This week’s entry is a metaphysical musing from William Peter Blatty’s long-out-of-print 1966 novel TWINKLE, TWINKLE, ‘KILLER’ KANE. It’s a conversation between two men at an insane asylum being used to house shell-shocked war veterans. Read and discuss:
“Do you really believe in an afterlife?”
“Yes....”
“Tell me why.”
“Because every man who has ever lived has been born with desire for perfect happiness. But unless there is an afterlife, fulfillment of this desire is a patent impossibility. Perfect happiness, in order to be perfect, must carry with it the assurance that the happiness won’t cease; that it will not be snatched away. But no one has ever had such assurance; the mere fact of death serves to contradict it. Yet why should Nature implant – universally – desire for something that isn’t attainable?

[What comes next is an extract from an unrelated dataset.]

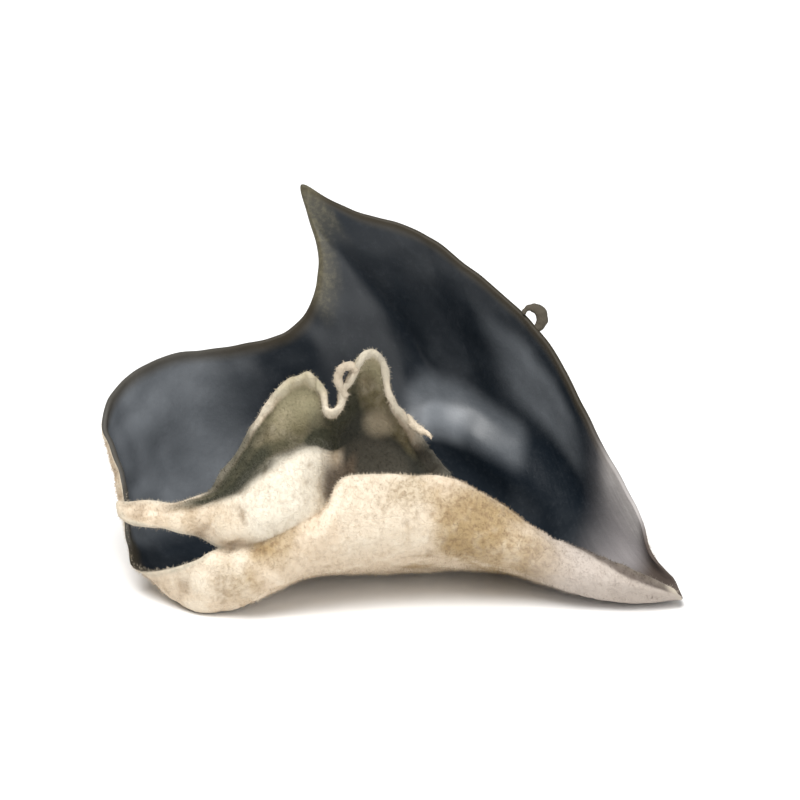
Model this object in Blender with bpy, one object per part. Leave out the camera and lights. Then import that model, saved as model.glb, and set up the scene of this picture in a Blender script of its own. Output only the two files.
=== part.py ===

I can think of no more than two answers: either Nature is consistently mad and perverse, or after this life there’s another; a life where this universal desire for perfect happiness can be fulfilled. But nowhere else in creation does Nature exhibit this kind of perversity; not when it comes to a basic drive. An eye is always for seeing and an ear is always for hearing. And any universal craving – that is, a craving without exception – has to be capable of fulfillment. It can’t be fulfilled here; so it’s fulfilled, I think, somewhere else; some time else.”